Thank you again for your help!!

maud-p commented 1 month ago

Great, thank you very much!

Thank you very much for letting me know about your days off. Then I might take the time to compare few different methods (copyKAT +/- reference, inferCNV +/- reference) on the few samples!

For the workflow, did I understood that it would be best to have:

Should I try in another PR to split the first 3 notebooks into scripts + notebook?

Thank you!

sjspielman commented 1 month ago

For the workflow, did I understood that it would be best to have:

  • R scripts for steps that are building the final object
  • notebooks for reports and results explorations?

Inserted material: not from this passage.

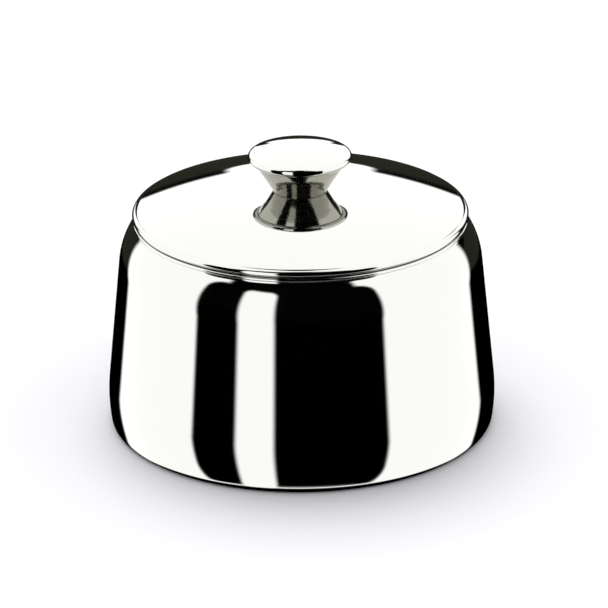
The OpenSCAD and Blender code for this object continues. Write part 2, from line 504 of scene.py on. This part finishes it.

Yes, this is the idea. Notebooks are generally the better option for steps that are exploratory or interactive in some way - e.g. making tables and plots. Scripts are often the better option for running an analysis that you plan to explore in a notebook. For example, in the doublet-detection module I wrote, you can see that (for initial benchmarking steps) I used a script to detect doublets, and then a notebook to explore the doublet results. The parallel here would be to run copyKAT in a script which would save the copyKAT results as TSV files (this output doesn't need to be the whole Seurat object - we can save a little storage space with TSV instead!), and then explore those results in a notebook, which might also be a template notebook that looks at one sample at a time with params.

That said, this is not a strict rule - you can still use a notebook to run copyKAT if you feel more comfortable with that approach!

sjspielman commented 1 month ago

Should I try in another PR to split the first 3 notebooks into scripts + notebook?

Don't worry about this at all! The code you have written so far is completely fine. Again, not a strict rule :)